Steamed Figs

Wash the figs in hot water, cut off the stem and blossom ends, place in a steamer or in a colander over hot water, cover tightly, and steam twenty to thirty minutes. Serve with or without cream. This is one of the most delicious ways of serving figs.

Stuffed Figs

Select natural or pressed figs, remove the stems, and wash in hot water. Put in a steamer or colander over a dish of hot water, cover closely, and steam until thoroughly softened; then remove from the heat, and when cool, stuff each fig with a walnut meat by making an opening in the side of the fig and enclosing the nut. Before serving, sprinkle the figs with granulated sugar.

Fig And Apple Tart

1/2 pound of figs 1/2 pound of apples

3 ounces of sugar 1/2 pint water

Paste

See that the figs are quite clean, then put them in an enameled stewpan with the sugar and water. Bring them very quickly to the boiling point, then put them where they will just simmer gently, keeping the pan covered for an hour and a half. Now turn them into a tart dish, and add the apples, which must be weighed after they are peeled and sliced. Mix them together and cover them with a paste. Bake in a hot oven. Raise the crust gently when it is sufficiently baked, and see whether the apples are tender. If not, let the tart stand on the top of the stove for a few minutes to finish them. Serve cold with plain cream or icecream on each slice.

Mulberry Jelly

1 1/2 pints mulberry juice

4 ounces of tapioca

Sugar

Extract the juice from the mulberries by placing them in a jar and bruising them with a wooden spoon; then place the jar - which must be covered - in a saucepan of boiling water. Let the water boil until the juice flows freely from the mulberries; then strain them through a fine hair sieve. Do not squeeze the mulberries, but let the juice drop slowly through. Crush the tapioca so that no lumps remain; then pour the mulberry juice over it, and let it stand all night. Boil it until it is quite clear, stirring to keep it from burning, and add sugar to taste. Pour into small molds which have been standing in cold water. Serve with cream.

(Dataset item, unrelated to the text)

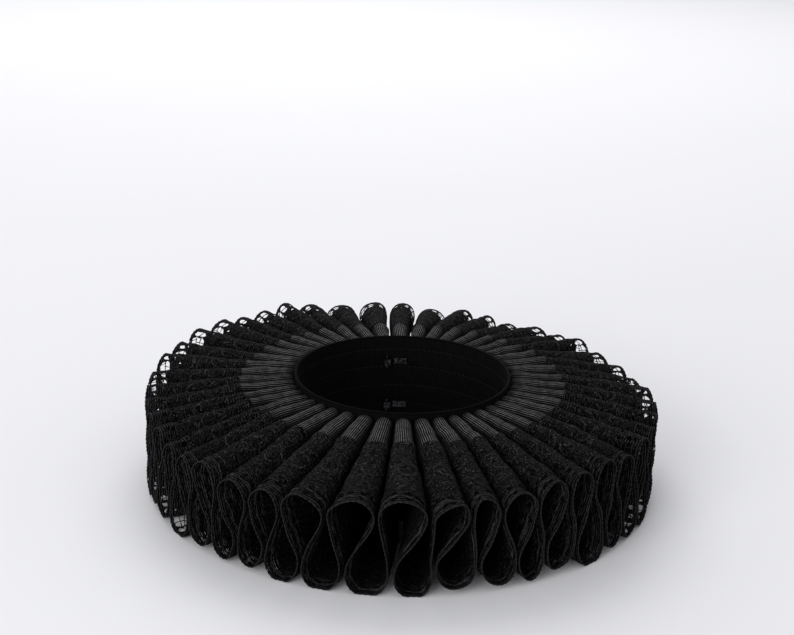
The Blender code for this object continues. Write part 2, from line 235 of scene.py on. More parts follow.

Windfalls do quite well for this dish, and those who possess mulberry trees will find that the fruit can be utilized to great advantage in this way.

Cherry Cake

1/4 pound butter

1/4 pound bread crumbs

2 pounds black cherries

2 ounces almonds Cinnamon, cloves 2 ounces sugar

1/4 pint of milk

Pick, and stone the cherries. Make the milk hot, and melt the butter in it. Blanch the almonds, and put them through a nut mill, and pound them well in a mortar. Now mix the almonds with the bread crumbs, sugar and a pinch each of cloves and cinnamon. Pour over the milk, and also melted butter, mix again carefully, and add the cherries. Bake in a shallow tin in a moderate oven for an hour. The cake should be about an inch and a half thick. Serve with whipped cream.